On 10/27/21 12:15 PM, Vadim Zeitlin wrote:
> On Tue, 26 Oct 2021 23:17:46 +0000 Greg Chicares <gchicares@sbcglobal.net> 
> wrote:
> 
> GC> I would like to add a test case for '-Wuninitialized-const-reference'
> GC> to 'miscellany_test.cpp'.
> 
>  Sorry, but how exactly would this work? I don't think we have any tests
> checking for failing compilation in lmi

Correct.

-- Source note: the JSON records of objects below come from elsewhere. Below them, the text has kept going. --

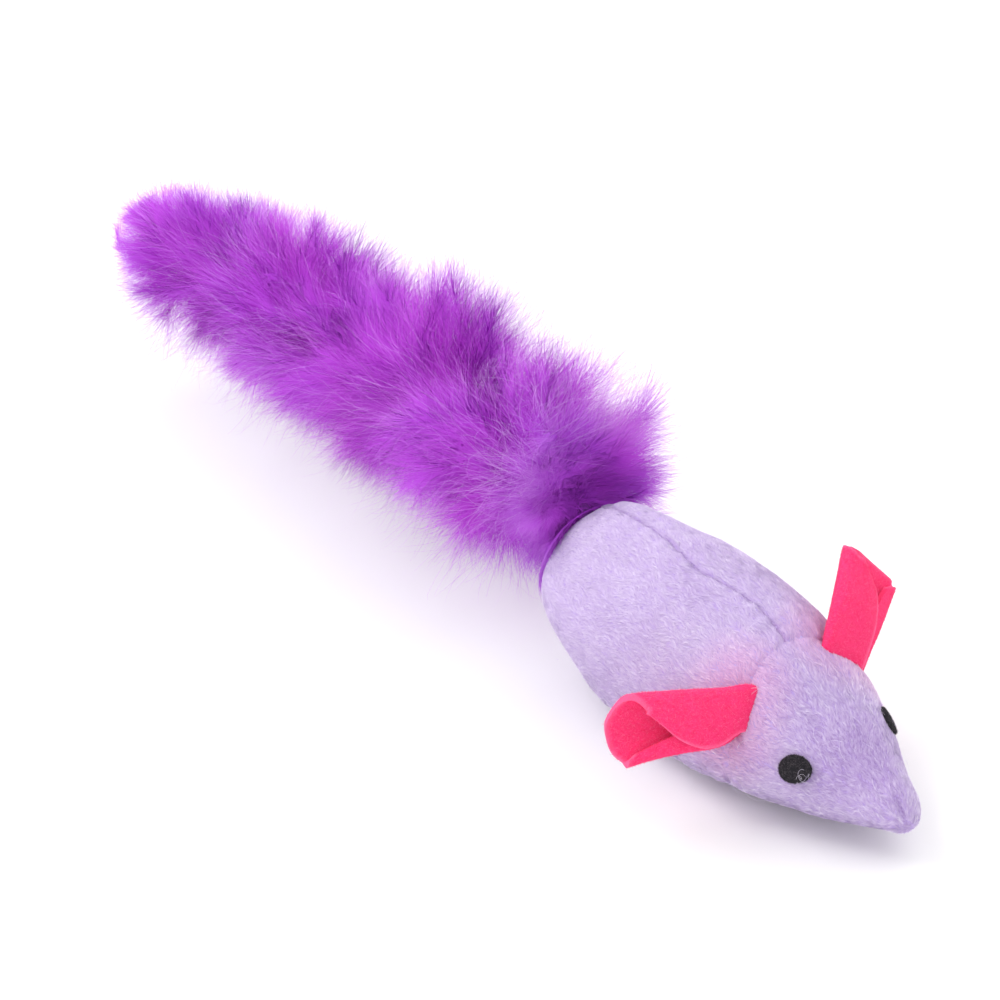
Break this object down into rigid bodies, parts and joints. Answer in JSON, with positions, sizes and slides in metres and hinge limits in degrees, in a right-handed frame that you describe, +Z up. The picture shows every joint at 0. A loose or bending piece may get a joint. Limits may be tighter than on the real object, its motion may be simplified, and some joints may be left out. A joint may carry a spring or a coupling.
{
  "type": "catnip mouse",
  "caption": "Stuffed plush mouse cat toy with folded felt ears, black fabric eyes and a bendable marabou feather tail, filled with catnip.",
  "frame": {"origin": "on the floor under the pressed flat of the belly, on the mouse's middle plane, 50 mm behind the nose tip", "axes": "+Z up, +Y from the nose to the tail, +X to the mouse's left"},
  "size_m": [0.0689, 0.2333, 0.0493],
  "materials": {
    "plush": "soft short-pile plush, matte",
    "filling": "loose fibre, matte",
    "catnip": "dry cut leaf, matte",
    "ear_felt": "pressed felt, matte",
    "eye_felt": "woven pad, matte",
    "tail_cord": "twisted cord, matte",
    "marabou": "downy feather, soft sheen"
  },
  "bodies": {
    "root": {"back_panel_left": "plush", "back_panel_right": "plush", "belly_panel": "plush", "head_panel": "plush", "stuffing": "filling", "catnip_fill": "catnip", "eye_left": "eye_felt", "eye_right": "eye_felt", "tail_cord_anchor": "tail_cord"},
    "ear_left": {"ear_left": "ear_felt"},
    "ear_right": {"ear_right": "ear_felt"},
    "tail_neck": {"tail_cord_neck": "tail_cord"},
    "tail_base": {"tail_cord_base": "tail_cord", "plume_whorl_01": "marabou", "plume_whorl_02": "marabou"},
    "tail_middle": {"tail_cord_middle": "tail_cord", "plume_whorl_03": "marabou", "plume_whorl_04": "marabou", "plume_whorl_05": "marabou", "plume_whorl_06": "marabou"},
    "tail_tip": {"tail_cord_tip": "tail_cord", "plume_whorl_07": "marabou", "plume_whorl_08": "marabou", "plume_whorl_09": "marabou", "plume_whorl_10": "marabou", "plume_whorl_11": "marabou", "plume_whorl_12": "marabou"}
  },
  "joints": [
    {"name": "ear_left_flap", "type": "hinge", "parent": "root", "child": "ear_left", "pos_m": [0.01393, -0.01758, 0.02243], "axis": [0.4448, -0.2949, -0.8457], "range_deg": [-8, 30], "stiffness_Nm_per_rad": 0.003},
    {"name": "ear_right_flap", "type": "hinge", "parent": "root", "child": "ear_right", "pos_m": [-0.01403, -0.0177, 0.02217], "axis": [0.189, 0.44, 0.8779], "range_deg": [-8, 30], "stiffness_Nm_per_rad": 0.003},
    {"name": "tail_swing", "type": "hinge", "parent": "root", "child": "tail_neck", "pos_m": [0, 0.04318, 0.029], "axis": [0, 0, 1], "range_deg": [-40, 40], "stiffness_Nm_per_rad": 0.01},
    {"name": "tail_lift", "type": "hinge", "parent": "tail_neck", "child": "tail_base", "pos_m": [0, 0.04678, 0.029], "axis": [1, 0, 0], "range_deg": [-5, 50], "stiffness_Nm_per_rad": 0.03, "springref_deg": 2.29},
    {"name": "tail_bend_middle", "type": "hinge", "parent": "tail_base", "child": "tail_middle", "pos_m": [0, 0.06958, 0.029], "axis": [0, 0, 1], "range_deg": [-30, 30], "stiffness_Nm_per_rad": 0.01},
    {"name": "tail_bend_tip", "type": "hinge", "parent": "tail_middle", "child": "tail_tip", "pos_m": [0, 0.11678, 0.029], "axis": [0, 0, 1], "range_deg": [-30, 30], "stiffness_Nm_per_rad": 0.01}
  ]
}
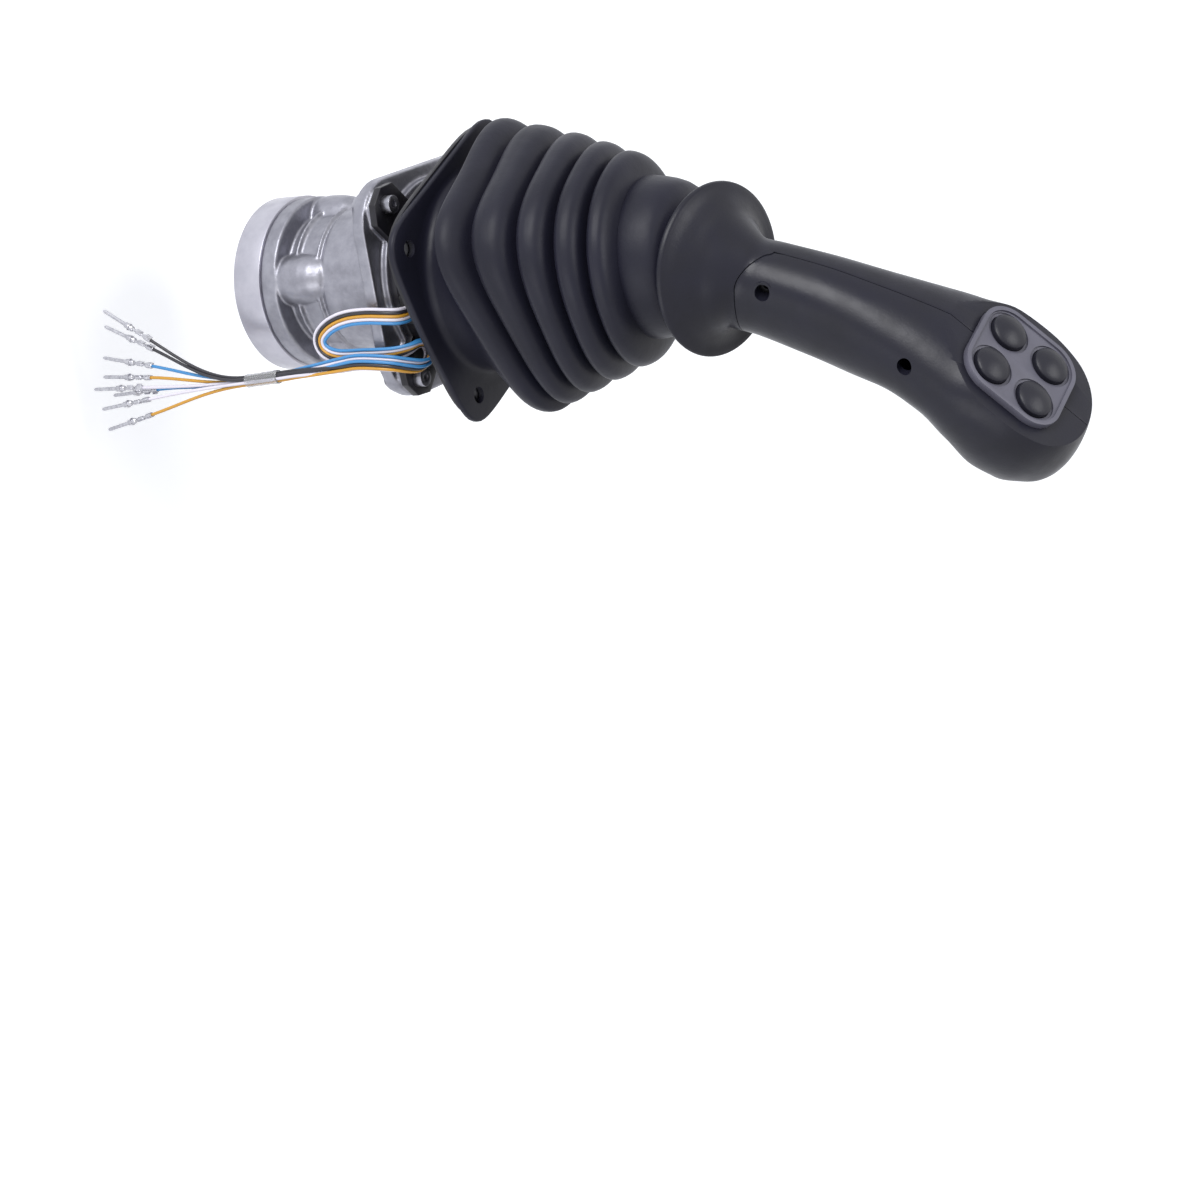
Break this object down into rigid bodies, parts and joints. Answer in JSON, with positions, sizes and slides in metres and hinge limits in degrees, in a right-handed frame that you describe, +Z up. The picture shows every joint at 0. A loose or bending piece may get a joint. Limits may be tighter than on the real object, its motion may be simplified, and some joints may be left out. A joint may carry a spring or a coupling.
{
  "type": "industrial joystick",
  "caption": "Hydraulic pilot joystick: four-spool cast valve, five-fold rubber boot, and a bent hand grip with four push buttons and eight wire leads.",
  "frame": {"origin": "centre of the underside of the boot plate, which lies on the console panel", "axes": "+Z up the valve axis towards the grip, +X the way the grip leans (forward), +Y to its left"},
  "size_m": [0.1569, 0.118, 0.3906],
  "materials": {
    "machined_steel": "satin",
    "cast_body": "satin",
    "black_plate": "satin",
    "zinc_screw": "polished",
    "dark_screw": "satin",
    "bronze_bush": "satin",
    "seal_rubber": "matte",
    "hardened_steel": "satin",
    "spring_steel": "satin",
    "forged_steel": "satin",
    "boot_rubber": "matte",
    "grip_plastic": "matte",
    "panel_plastic": "matte",
    "button_plastic": "matte",
    "board": "gloss",
    "switch_plastic": "matte",
    "tin_contact": "polished",
    "clear_sleeve": "gloss",
    "wire_black": "satin",
    "wire_blue": "satin",
    "wire_yellow": "satin",
    "wire_white": "satin"
  },
  "bodies": {
    "housing": {"port_block": "machined_steel", "port_seals": "seal_rubber", "valve_body": "cast_body", "body_bolts": "dark_screw", "top_plate": "black_plate", "plate_screws": "zinc_screw", "plunger_bushes": "bronze_bush", "plunger_seals": "seal_rubber", "lower_yoke": "forged_steel", "spacer_ring": "black_plate", "spacer_screws": "zinc_screw", "boot_plate": "black_plate", "boot_lower": "boot_rubber", "wire_grommet": "seal_rubber", "wire_run": "wire_white", "wire_sleeve": "clear_sleeve", "contact_pins": "tin_contact", "wire_1": "wire_black", "wire_2": "wire_black", "wire_3": "wire_blue", "wire_4": "wire_yellow", "wire_5": "wire_white", "wire_6": "wire_blue", "wire_7": "wire_white", "wire_8": "wire_yellow", "spring_front": "spring_steel", "spring_back": "spring_steel", "spring_left": "spring_steel", "spring_right": "spring_steel"},
    "gimbal": {"joint_cross": "hardened_steel"},
    "lever": {"swash_plate": "forged_steel", "lock_nut": "zinc_screw", "lever_rod": "hardened_steel", "boot_upper": "boot_rubber", "boot_collar": "switch_plastic", "grip_body": "grip_plastic", "grip_cover": "grip_plastic", "cover_screws": "dark_screw", "grip_core": "forged_steel", "button_panel": "panel_plastic", "switch_board": "board", "micro_switches": "switch_plastic"},
    "plunger_front_group": {"plunger_front": "hardened_steel", "spool_front": "hardened_steel"},
    "plunger_back_group": {"plunger_back": "hardened_steel", "spool_back": "hardened_steel"},
    "plunger_left_group": {"plunger_left": "hardened_steel", "spool_left": "hardened_steel"},
    "plunger_right_group": {"plunger_right": "hardened_steel", "spool_right": "hardened_steel"},
    "button_1_cap": {"button_1": "button_plastic"},
    "button_2_cap": {"button_2": "button_plastic"},
    "button_3_cap": {"button_3": "button_plastic"},
    "button_4_cap": {"button_4": "button_plastic"}
  },
  "joints": [
    {"name": "tilt_x", "type": "hinge", "parent": "housing", "child": "gimbal", "pos_m": [0, 0, 0.002], "axis": [1, 0, 0], "range_deg": [-19, 19], "stiffness_Nm_per_rad": 1.6, "deforming": ["boot_lower"]},
    {"name": "tilt_y", "type": "hinge", "parent": "gimbal", "child": "lever", "pos_m": [0, 0, 0.002], "axis": [0, 1, 0], "range_deg": [-19, 19], "stiffness_Nm_per_rad": 1.6, "deforming": ["boot_upper"]},
    {"name": "plunger_front_slide", "type": "slide", "parent": "housing", "child": "plunger_front_group", "axis": [0, 0, 1], "range_m": [-0.00664, 0.00664], "deforming": ["spring_front"]},
    {"name": "plunger_back_slide", "type": "slide", "parent": "housing", "child": "plunger_back_group", "axis": [0, 0, 1], "range_m": [-0.00664, 0.00664], "deforming": ["spring_back"]},
    {"name": "plunger_left_slide", "type": "slide", "parent": "housing", "child": "plunger_left_group", "axis": [0, 0, 1], "range_m": [-0.00664, 0.00664], "deforming": ["spring_left"]},
    {"name": "plunger_right_slide", "type": "slide", "parent": "housing", "child": "plunger_right_group", "axis": [0, 0, 1], "range_m": [-0.00664, 0.00664], "deforming": ["spring_right"]},
    {"name": "button_1_press", "type": "slide", "parent": "lever", "child": "button_1_cap", "axis": [0.5793, 0, -0.8151], "range_m": [0, 0.0015], "stiffness_N_per_m": 800, "springref_m": -0.001},
    {"name": "button_2_press", "type": "slide", "parent": "lever", "child": "button_2_cap", "axis": [0.5793, 0, -0.8151], "range_m": [0, 0.0015], "stiffness_N_per_m": 800, "springref_m": -0.001},
    {"name": "button_3_press", "type": "slide", "parent": "lever", "child": "button_3_cap", "axis": [0.5793, 0, -0.8151], "range_m": [0, 0.0015], "stiffness_N_per_m": 800, "springref_m": -0.001},
    {"name": "button_4_press", "type": "slide", "parent": "lever", "child": "button_4_cap", "axis": [0.5793, 0, -0.8151], "range_m": [0, 0.0015], "stiffness_N_per_m": 800, "springref_m": -0.001}
  ],
  "couplings": [
    {"joint": "plunger_front_slide", "follows": "tilt_y", "m_per_rad": -0.02},
    {"joint": "plunger_back_slide", "follows": "tilt_y", "m_per_rad": 0.02},
    {"joint": "plunger_left_slide", "follows": "tilt_x", "m_per_rad": 0.02},
    {"joint": "plunger_right_slide", "follows": "tilt_x", "m_per_rad": -0.02}
  ]
}
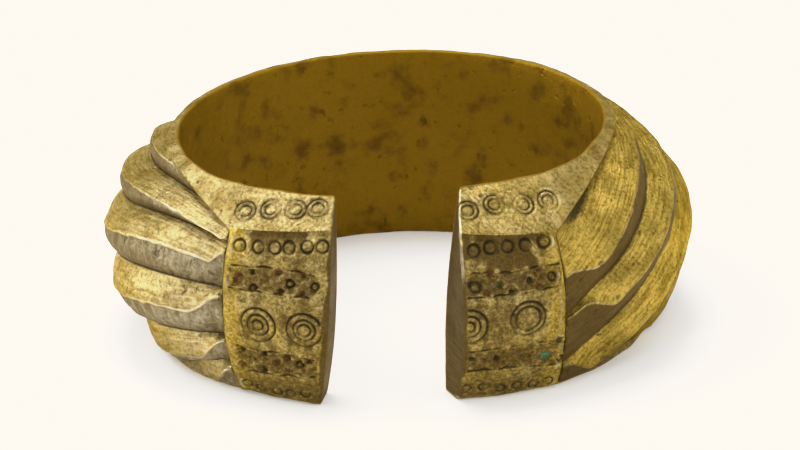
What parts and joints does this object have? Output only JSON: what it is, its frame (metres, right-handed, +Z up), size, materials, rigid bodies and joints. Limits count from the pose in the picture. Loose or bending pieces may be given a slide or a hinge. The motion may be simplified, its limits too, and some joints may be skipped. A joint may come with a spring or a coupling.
{
  "type": "penannular bracelet",
  "caption": "Heavy open oval bracelet of cast brass: twisted ribs wrap the hoop and end in flat stamped panels beside the gap.",
  "frame": {"origin": "middle of the footprint, at the surface that the lower rim stands on", "axes": "+Z up along the bore, +X across the width of the hoop, -Y towards the gap between the two end panels"},
  "size_m": [0.0808, 0.063, 0.0289],
  "materials": {
    "brass": "worn satin with brown patina and a little green corrosion in the stamps"
  },
  "bodies": {
    "root": {"bracelet": "brass"}
  },
  "joints": []
}
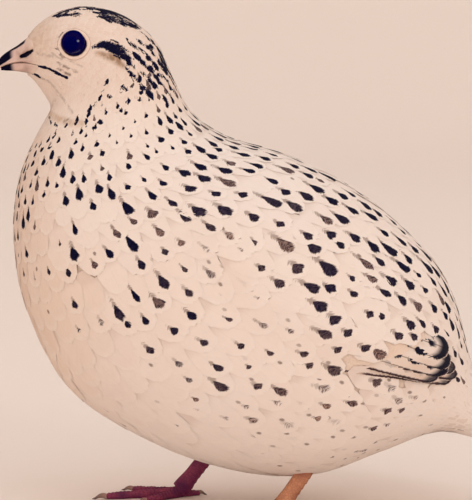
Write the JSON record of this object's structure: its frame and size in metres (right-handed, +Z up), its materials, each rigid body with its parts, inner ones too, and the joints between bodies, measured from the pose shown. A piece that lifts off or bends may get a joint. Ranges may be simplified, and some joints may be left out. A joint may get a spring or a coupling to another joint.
{
  "type": "quail",
  "caption": "Standing white quail with dark speckles, wings folded, short drooping tail, small hooked bill and bare three-toed feet with a hind toe.",
  "frame": {"origin": "on the ground plane, under the middle of the bird's bounding box", "axes": "+Z up, -X the way the bird faces, -Y its left side"},
  "size_m": [0.1494, 0.0842, 0.1463],
  "materials": {
    "plumage": "soft matte contour feathers, cream white with dark spots",
    "wing_feathers": "matte vaned feathers, cream white with dark tip marks",
    "tail_feathers": "matte vaned feathers, cream white with dark spots",
    "bill_horn": "satin horn, pinkish grey with a dark tip",
    "eye": "wet glossy near-black",
    "leg_skin": "scaly orange-tan skin",
    "leg_skin_dark": "scaly maroon skin"
  },
  "bodies": {
    "root": {"body": "plumage", "wing_left": "wing_feathers", "wing_right": "wing_feathers", "tail": "tail_feathers", "bill_upper": "bill_horn", "bill_lower": "bill_horn", "eye_left": "eye", "eye_right": "eye", "leg_left": "leg_skin", "leg_right": "leg_skin_dark"}
  },
  "joints": []
}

Let me show you something I hope to commit soon
(I've already merged the two template functions and
simplified the name they now share):

--8<---8<---8<---8<---8<---8<---8<---8<---8<---8<-
    // Variable neither initialized nor used.
    int a;
    stifle_unused_warning(a);

    // Variable initialized but not used.
    int b {2};
    stifle_unused_warning(b);

    // Variable initialized and used, but only conditionally.
    int c;
#if defined some_undefined_condition
    c = 3;
    std::cout << c << " This should not print" << std::endl;
#endif // defined some_undefined_condition
    stifle_unused_warning(c);

    // Variable initialized and later used...
    int volatile d {4};
    stifle_unused_warning(d);
    // ...but last value not used.
    for(int i = 0; i < 7; ++i)
        {
        d = static_cast<int>(std::clock());
        }
    stifle_unused_warning(d);
-<8---<8---<8---<8---<8---<8---<8---<8---<8---<8--

Running these unit tests only verifies that stifle_unused_warning()
prevents compiler warnings. Their real purpose is documentary: they
demonstrate several different intended use cases.

For {a,b,c}, those tests are straightforward. If I comment out
the stifle_unused_warning() calls, then gcc gives warnings;
with those calls left in place, it gives none.

For 'd', though, I'm trying to write tests to cover the sort
of problem discussed here:
  https://lists.nongnu.org/archive/html/lmi/2021-04/msg00058.html
which clang complained about but gcc didn't. I should probably
just install clang and figure out how to use it, but for the
moment I'm flying blind because gcc refuses to complain here.
Maybe I should go ahead and commit what I've done so far, to
get it out of the way so that I can experiment with clang.